- GOAL OF THE EXERCISE: Repeat the listing below word for word, stopping after the line that contains "TIP_SOCKET = 11.0".
## Begin PROVIDED MATERIAL
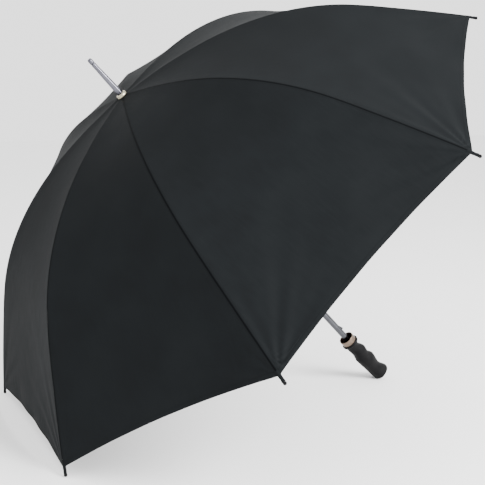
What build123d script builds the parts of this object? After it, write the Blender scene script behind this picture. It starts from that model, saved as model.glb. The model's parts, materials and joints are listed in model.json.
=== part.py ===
from build123d import *
from collections import namedtuple
from math import asin, atan2, cos, degrees, hypot, radians, sin
import os

# A golf umbrella, standing open. Millimetres throughout.
# It is drawn upright: the shaft lies on Z, the end of the grip is at z = 0 and the ferrule points up.
# Each rib lies in a vertical plane through the shaft, where a point is written (r, z). At the end the whole
# umbrella is tipped, as it rests on the ground: on the tips of ribs 4 and 5 and on the end of its grip.

# ---- driving dimensions ----
RIBS = 8
STEP = 360 / RIBS
SHAFT_R, SHAFT_WALL = 7.0, 0.8
SHAFT_FOOT, SHAFT_TOP = 20.0, 906.0
FERRULE_TOP, FERRULE_BASE_R, FERRULE_TIP_R = 1000.0, 6.5, 4.6
FERRULE_SPIGOT, FERRULE_STRAIGHT, FERRULE_BEVEL = 22.0, 24.0, 1.2
CAP_R, CAP_LOW, CAP_HIGH, CAP_ROUND = 10.5, 906.0, 912.0, 2.0

# the rib, as points that tangent arcs run through: root pivot, knee, a bend, tip
ROOT = (12.0, 893.0)
KNEE = (331.0, 836.0)
BEND = (469.7, 741.9)
TIP = (644.7, 566.9)
ROOT_SLOPE = 4.5
RIB_WIDTH, RIB_HALF, RIB_WALL = 3.6, 1.5, 0.5
TONGUE_WIDTH, TONGUE_LENGTH, EYE_R = 2.0, 14.0, 2.2
KNEE_GAP = 3.0
JOINT_DROP = 5.5
TIP_CAP_LENGTH, TIP_CAP_R, TIP_BALL_R = 13.5, 2.75, 3.25
TIP_SOCKET = 11.0

# the wires that the ribs and the stretchers hang on
WIRE_RING_R, WIRE_R, WIRE_HOLE_R = 12.0, 0.6, 0.75
NOTCH_LOW, NOTCH_HIGH, NOTCH_FLANGE_LOW = 878.0, 903.0, 888.0
PIN_R, PIN_HOLE_R = 0.9, 1.0
KNEE_PIN_R, KNEE_HOLE_R = 0.6, 0.7

# the bracket crimped under each rib, measured back from the knee
BRACKET_WALL, BRACKET_SIDE, BRACKET_ROOF = 0.8, 1.0, 1.1
BRACKET_LENGTH, SADDLE_BACK, EAR_BACK = 13.0, 9.5, 3.5
EAR_HEIGHT, EAR_DROP, EAR_R = 7.4, 3.2, 2.6
PIN_HEADS = 1.2

# the runner, at its upper limit
RUNNER_Z = 640.0
RUNNER_BELOW, RUNNER_ABOVE = 45.0, 8.0
SLEEVE_R, FLANGE_R, FLANGE_HALF = 9.1, 14.5, 5.0
SLOT_WIDTH, SLOT_FLOOR_R = 2.6, 9.3
RUNNER_BORE_R = 7.1
WINDOW_FLOOR_R = 4.5
RUNNER_TRAVEL = 439.5

# the two spring catches
CATCH_WIDTH, CATCH_SLOT_WIDTH, CATCH_WINDOW_WIDTH = 3.0, 3.4, 4.0
CATCH_R, CATCH_BACK_R, CATCH_RAMP_R = 10.2, 4.5, 6.4
CATCH_LEDGE, CATCH_NOSE = 3.0, 2.0
SLOT_END_CLEAR, SLOT_SIDE_CLEAR, WINDOW_LOW_CLEAR, WINDOW_HIGH_CLEAR = 2.0, 1.5, 0.5, 1.0
TOP_CATCH_Z, TOP_CATCH_RAMP = 594.6, 28.0
BOTTOM_CATCH_Z, BOTTOM_CATCH_RAMP = 168.0, 14.0

# the canopy
CLOTH_LOW, CLOTH_THICK = 2.6, 0.6
CLOTH_HALF_GAP = 0.3
CROWN_POINTS = ((10.8, 903.9), (60.0, 901.8), (105.0, 898.0), (140.0, 893.2))
CORNER = (634.7, 576.8)
HEM_MIDDLE = (576.0, 584.0)
HEM_CUTTER_HEIGHT = 240.0
STRAP_LENGTH, STRAP_WIDTH, STRAP_THICK, STRAP_GORE = 150.0, 22.0, 1.2, 6
STRAP_FROM_HEM, STRAP_GAP = 40.0, 0.5
CLOTH_BULGE = 3.0  # how far the curved cloth stands out, towards r and z, from a straight line at the strap

# the handle
CUP_MOUTH, CUP_FOOT, CUP_R, CUP_WALL, CUP_FLOOR = 142.0, 122.0, 17.5, 1.2, 2.0
GRIP_COLLAR_R, GRIP_COLLAR_LOW, GRIP_COLLAR_HIGH = 20.0, 122.5, 128.0
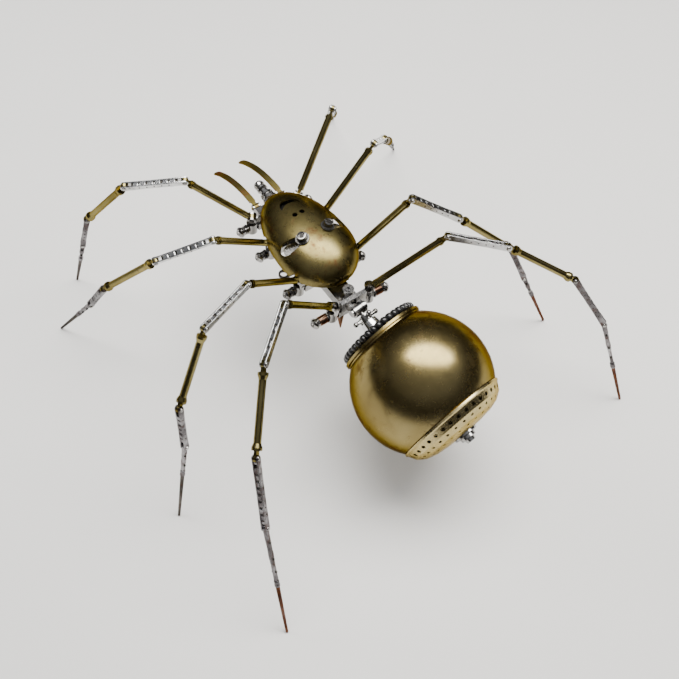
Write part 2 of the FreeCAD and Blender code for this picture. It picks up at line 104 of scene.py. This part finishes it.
## End PROVIDED MATERIAL
- ANSWER:
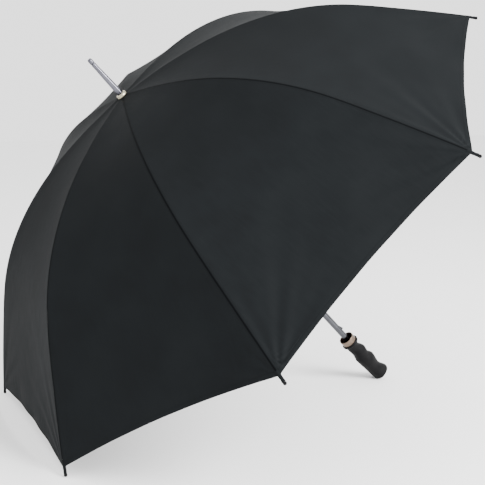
What build123d script builds the parts of this object? After it, write the Blender scene script behind this picture. It starts from that model, saved as model.glb. The model's parts, materials and joints are listed in model.json.
=== part.py ===
from build123d import *
from collections import namedtuple
from math import asin, atan2, cos, degrees, hypot, radians, sin
import os

# A golf umbrella, standing open. Millimetres throughout.
# It is drawn upright: the shaft lies on Z, the end of the grip is at z = 0 and the ferrule points up.
# Each rib lies in a vertical plane through the shaft, where a point is written (r, z). At the end the whole
# umbrella is tipped, as it rests on the ground: on the tips of ribs 4 and 5 and on the end of its grip.

# ---- driving dimensions ----
RIBS = 8
STEP = 360 / RIBS
SHAFT_R, SHAFT_WALL = 7.0, 0.8
SHAFT_FOOT, SHAFT_TOP = 20.0, 906.0
FERRULE_TOP, FERRULE_BASE_R, FERRULE_TIP_R = 1000.0, 6.5, 4.6
FERRULE_SPIGOT, FERRULE_STRAIGHT, FERRULE_BEVEL = 22.0, 24.0, 1.2
CAP_R, CAP_LOW, CAP_HIGH, CAP_ROUND = 10.5, 906.0, 912.0, 2.0

# the rib, as points that tangent arcs run through: root pivot, knee, a bend, tip
ROOT = (12.0, 893.0)
KNEE = (331.0, 836.0)
BEND = (469.7, 741.9)
TIP = (644.7, 566.9)
ROOT_SLOPE = 4.5
RIB_WIDTH, RIB_HALF, RIB_WALL = 3.6, 1.5, 0.5
TONGUE_WIDTH, TONGUE_LENGTH, EYE_R = 2.0, 14.0, 2.2
KNEE_GAP = 3.0
JOINT_DROP = 5.5
TIP_CAP_LENGTH, TIP_CAP_R, TIP_BALL_R = 13.5, 2.75, 3.25
TIP_SOCKET = 11.0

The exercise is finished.